Après un saupoudrage financier en 1993, les « reclassifiés » sortis en partie du statut de la fonction publique ne bénéficient pas, tout comme les « reclassés », des réformes récentes des grilles indiciaires catégorie B et C. Leur situation également se dégrade.

 

Au-delà de ces situations de carrière catastrophiques, l’opacité, l’arbitraire, au niveau des promotions, mutations règnent. La Poste use du droit public ou privé selon ses nécessités et les fantasmes de sa hiérarchie, pas toujours à bon escient. Pire, elle fomente un droit hybride pour assoir ses dérives.

 

J’ai tenté de vous résumer avec brièveté la situation de La Poste et de ses agents. J’espère vous avoir convaincu que le seul problème ne réside pas dans le « déclin de la présence postale sur le territoire ».

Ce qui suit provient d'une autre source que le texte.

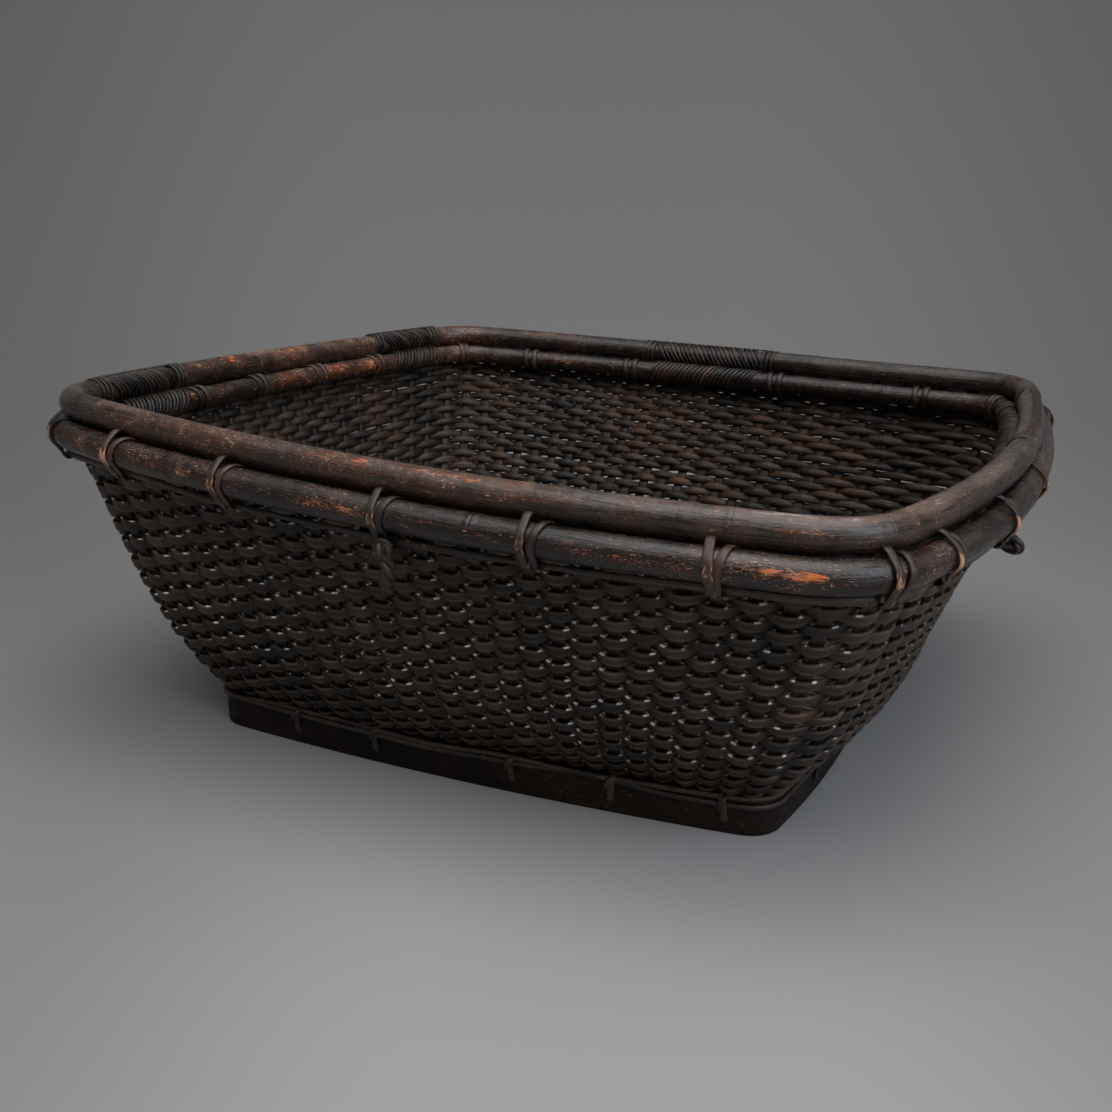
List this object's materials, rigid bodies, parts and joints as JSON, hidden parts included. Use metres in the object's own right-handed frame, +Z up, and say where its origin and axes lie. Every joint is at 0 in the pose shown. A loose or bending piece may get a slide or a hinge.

Votre question rapportée au Gouvernement dans la presse locale peut faire son effet mais 90 % des postiers ne sont pas dupes des ravages provoqués par cette loi de 1990. Au demeurant, pour les « reclassés », ce genre d’intervention à maintes fois été réitéré par des parlementaires de toutes tendances. Seule la Justice a fait évoluer la situation.

 

Nous ne sommes qu’aux prémices du démantèlement général de feu les PTT. L’évolution de La Poste vous surprendra encore. Vous aurez tout loisir de vous en offusquer. Quel sera le candidat aux élections présidentielles susceptible de présenter dans son programme l’abolition de la Loi de 1990 et proposer un retour aux sources de La Poste en administration d ‘Etat ? Après tout, la République peut reconnaître s’être trompée et de nouveau réaliser une nouvelle « nationalisation » comme celle effectuée par Louis XV en 1775.

 

Peut-être serez-vous Monsieur le Sénateur, à l’initiative au sein du Parti Socialiste, d’une grande réflexion sur l’évolution de La Poste ! Réagissez avant la prochaine loi de rentrée des capitaux privés ! Ou alors, par décence, n’intervenez plus à ce sujet ! Acceptez les conséquences de votre orientation, de vos choix et de vos votes.

 

Je vous prie, Monsieur le Sénateur, d’être assuré de ma plus grande considération.